**DATASET SECTION:**

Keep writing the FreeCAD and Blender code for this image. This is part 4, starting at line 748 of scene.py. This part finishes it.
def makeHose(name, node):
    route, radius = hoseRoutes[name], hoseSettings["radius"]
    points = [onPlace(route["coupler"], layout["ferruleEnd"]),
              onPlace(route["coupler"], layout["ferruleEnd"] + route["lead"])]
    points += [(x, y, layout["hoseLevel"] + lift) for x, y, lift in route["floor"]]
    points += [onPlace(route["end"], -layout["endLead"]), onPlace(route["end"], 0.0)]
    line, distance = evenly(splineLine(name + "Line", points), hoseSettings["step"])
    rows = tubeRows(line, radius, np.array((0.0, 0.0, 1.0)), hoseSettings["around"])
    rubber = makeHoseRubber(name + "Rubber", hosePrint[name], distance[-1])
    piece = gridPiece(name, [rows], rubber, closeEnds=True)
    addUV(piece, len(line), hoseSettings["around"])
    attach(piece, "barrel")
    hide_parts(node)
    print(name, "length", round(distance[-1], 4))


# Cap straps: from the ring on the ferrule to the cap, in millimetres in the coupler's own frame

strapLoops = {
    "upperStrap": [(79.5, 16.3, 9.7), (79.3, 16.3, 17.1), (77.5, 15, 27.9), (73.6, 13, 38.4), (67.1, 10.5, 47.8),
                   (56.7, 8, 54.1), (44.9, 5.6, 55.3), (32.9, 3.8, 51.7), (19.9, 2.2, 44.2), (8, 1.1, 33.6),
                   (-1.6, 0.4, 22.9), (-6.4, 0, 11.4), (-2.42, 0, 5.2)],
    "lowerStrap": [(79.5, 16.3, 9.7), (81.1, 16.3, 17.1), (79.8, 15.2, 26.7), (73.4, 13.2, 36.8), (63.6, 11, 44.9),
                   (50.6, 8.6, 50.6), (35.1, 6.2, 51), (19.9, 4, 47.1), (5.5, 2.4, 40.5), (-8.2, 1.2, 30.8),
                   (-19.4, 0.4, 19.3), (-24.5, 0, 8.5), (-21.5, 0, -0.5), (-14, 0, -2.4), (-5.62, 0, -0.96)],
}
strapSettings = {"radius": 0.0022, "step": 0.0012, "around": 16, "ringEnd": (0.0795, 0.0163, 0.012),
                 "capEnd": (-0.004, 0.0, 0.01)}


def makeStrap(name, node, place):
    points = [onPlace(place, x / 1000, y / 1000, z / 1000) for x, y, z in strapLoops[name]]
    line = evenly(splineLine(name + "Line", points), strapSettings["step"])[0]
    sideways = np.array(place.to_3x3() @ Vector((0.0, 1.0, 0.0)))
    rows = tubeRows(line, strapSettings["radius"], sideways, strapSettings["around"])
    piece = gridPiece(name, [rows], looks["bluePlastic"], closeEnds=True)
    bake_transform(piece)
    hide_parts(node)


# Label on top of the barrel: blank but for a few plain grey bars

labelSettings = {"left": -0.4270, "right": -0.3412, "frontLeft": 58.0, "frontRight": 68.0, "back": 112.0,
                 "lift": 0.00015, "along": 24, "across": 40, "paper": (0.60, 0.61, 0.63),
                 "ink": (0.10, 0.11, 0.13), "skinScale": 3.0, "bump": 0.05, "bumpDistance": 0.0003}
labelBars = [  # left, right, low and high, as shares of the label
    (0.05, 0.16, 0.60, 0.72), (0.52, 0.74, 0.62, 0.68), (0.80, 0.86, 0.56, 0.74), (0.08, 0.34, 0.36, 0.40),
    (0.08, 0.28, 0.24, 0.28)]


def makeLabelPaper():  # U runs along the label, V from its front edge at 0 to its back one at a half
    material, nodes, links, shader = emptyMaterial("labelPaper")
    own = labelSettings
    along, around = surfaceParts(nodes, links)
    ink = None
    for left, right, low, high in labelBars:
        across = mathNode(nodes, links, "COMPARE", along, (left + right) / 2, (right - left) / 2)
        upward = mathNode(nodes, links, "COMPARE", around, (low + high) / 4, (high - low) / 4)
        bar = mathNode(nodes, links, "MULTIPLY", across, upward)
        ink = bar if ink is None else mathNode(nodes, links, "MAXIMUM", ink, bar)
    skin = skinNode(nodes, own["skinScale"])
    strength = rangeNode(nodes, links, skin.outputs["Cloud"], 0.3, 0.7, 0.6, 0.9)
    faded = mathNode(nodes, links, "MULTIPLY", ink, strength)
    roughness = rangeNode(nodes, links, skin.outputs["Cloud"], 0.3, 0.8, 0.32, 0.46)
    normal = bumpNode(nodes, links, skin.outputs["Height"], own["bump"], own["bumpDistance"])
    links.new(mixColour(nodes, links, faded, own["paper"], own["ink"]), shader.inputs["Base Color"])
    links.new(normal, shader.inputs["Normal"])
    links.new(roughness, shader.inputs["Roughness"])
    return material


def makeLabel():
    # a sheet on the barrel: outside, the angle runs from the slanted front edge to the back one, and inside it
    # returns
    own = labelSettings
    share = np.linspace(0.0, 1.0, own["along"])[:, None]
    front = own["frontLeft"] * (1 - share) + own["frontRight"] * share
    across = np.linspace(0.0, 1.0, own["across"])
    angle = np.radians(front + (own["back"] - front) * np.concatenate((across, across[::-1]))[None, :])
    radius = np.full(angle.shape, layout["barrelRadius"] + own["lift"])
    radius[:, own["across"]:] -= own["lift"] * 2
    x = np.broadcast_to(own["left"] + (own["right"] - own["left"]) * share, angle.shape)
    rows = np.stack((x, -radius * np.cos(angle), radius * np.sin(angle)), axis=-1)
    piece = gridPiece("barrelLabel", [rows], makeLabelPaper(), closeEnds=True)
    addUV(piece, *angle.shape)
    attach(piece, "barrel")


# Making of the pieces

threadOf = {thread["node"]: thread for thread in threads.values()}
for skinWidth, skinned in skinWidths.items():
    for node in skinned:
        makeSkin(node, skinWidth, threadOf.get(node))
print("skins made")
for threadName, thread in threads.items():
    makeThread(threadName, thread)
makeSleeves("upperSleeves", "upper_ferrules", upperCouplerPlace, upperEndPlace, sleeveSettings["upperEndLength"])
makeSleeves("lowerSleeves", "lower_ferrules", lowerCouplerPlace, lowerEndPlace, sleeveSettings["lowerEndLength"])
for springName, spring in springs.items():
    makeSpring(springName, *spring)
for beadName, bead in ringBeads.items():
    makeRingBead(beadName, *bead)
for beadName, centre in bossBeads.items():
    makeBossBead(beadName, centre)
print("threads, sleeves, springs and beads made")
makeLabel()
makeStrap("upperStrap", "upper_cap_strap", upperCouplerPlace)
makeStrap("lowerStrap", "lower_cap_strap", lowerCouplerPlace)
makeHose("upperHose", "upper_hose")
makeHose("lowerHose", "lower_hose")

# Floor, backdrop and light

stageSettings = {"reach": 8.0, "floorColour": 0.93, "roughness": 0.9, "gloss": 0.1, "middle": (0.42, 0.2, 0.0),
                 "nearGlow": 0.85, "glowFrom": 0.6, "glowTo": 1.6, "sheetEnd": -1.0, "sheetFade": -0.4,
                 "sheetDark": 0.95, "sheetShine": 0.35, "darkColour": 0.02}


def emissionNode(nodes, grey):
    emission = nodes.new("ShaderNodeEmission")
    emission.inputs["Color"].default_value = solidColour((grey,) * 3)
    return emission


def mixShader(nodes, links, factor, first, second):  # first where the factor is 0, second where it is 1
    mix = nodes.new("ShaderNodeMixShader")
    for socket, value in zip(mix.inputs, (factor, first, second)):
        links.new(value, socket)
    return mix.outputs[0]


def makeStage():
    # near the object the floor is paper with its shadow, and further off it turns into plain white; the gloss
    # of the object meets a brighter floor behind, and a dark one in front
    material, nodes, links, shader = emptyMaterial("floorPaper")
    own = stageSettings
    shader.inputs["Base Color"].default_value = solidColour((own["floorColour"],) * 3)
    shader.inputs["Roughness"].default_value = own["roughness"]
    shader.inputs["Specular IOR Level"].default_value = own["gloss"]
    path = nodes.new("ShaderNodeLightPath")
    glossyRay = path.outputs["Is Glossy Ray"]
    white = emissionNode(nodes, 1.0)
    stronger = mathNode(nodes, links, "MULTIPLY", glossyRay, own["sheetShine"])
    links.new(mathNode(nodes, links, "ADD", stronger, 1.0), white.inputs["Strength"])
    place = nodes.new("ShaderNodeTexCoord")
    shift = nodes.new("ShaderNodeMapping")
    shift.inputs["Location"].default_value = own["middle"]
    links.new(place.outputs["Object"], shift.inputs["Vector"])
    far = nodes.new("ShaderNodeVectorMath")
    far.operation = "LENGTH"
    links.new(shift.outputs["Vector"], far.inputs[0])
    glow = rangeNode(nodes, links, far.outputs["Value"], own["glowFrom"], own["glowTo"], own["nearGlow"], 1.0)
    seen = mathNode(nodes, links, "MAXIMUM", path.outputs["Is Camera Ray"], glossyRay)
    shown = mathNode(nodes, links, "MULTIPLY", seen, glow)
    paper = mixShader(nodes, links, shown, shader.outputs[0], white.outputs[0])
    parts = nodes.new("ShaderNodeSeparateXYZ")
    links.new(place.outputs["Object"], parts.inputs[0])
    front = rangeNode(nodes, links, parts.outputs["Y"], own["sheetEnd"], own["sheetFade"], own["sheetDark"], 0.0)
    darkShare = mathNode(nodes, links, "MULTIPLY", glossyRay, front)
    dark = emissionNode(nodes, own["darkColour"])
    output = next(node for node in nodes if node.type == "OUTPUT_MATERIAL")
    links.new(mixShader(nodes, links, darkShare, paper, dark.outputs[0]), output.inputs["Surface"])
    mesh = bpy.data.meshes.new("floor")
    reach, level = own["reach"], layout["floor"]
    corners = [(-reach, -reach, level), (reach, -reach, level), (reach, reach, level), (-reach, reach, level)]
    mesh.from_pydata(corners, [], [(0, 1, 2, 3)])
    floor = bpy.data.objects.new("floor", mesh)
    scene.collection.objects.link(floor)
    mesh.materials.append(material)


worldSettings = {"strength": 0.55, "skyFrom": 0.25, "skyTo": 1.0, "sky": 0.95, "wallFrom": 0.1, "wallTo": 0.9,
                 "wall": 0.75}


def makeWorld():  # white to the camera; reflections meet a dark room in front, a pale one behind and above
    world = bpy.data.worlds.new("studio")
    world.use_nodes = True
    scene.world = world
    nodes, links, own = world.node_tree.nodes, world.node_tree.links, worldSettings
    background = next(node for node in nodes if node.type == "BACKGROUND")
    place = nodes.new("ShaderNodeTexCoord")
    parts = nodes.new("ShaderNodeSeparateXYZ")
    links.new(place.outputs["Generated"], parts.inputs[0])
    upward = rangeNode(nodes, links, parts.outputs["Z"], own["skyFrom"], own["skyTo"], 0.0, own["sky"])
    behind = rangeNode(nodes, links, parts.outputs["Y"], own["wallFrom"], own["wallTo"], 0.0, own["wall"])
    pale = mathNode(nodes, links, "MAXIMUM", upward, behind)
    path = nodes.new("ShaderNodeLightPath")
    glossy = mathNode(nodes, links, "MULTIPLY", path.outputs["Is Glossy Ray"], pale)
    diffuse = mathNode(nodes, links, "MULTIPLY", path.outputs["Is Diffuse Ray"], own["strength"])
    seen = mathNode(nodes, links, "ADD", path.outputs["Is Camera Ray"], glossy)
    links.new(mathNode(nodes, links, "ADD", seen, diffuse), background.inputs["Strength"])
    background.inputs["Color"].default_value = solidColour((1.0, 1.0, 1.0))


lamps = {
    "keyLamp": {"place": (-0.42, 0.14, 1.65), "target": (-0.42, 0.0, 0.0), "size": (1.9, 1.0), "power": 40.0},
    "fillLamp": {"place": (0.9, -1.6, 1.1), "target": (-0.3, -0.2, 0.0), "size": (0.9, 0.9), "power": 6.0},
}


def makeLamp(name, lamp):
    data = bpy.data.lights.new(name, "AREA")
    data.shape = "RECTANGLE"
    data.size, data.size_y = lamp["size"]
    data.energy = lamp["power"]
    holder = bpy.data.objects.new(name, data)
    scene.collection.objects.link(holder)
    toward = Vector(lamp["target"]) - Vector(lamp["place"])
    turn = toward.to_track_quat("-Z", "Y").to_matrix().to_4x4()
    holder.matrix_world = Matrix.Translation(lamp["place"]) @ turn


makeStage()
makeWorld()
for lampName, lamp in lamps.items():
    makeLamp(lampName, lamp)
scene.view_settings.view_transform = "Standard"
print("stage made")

**EXERCISE TASK:** From the listing, copy every line where the string "scene" appears.

**TASK RESPONSE:**
Keep writing the FreeCAD and Blender code for this image. This is part 4, starting at line 748 of scene.py. This part finishes it.
    scene.collection.objects.link(floor)
    scene.world = world
    scene.collection.objects.link(holder)
scene.view_settings.view_transform = "Standard"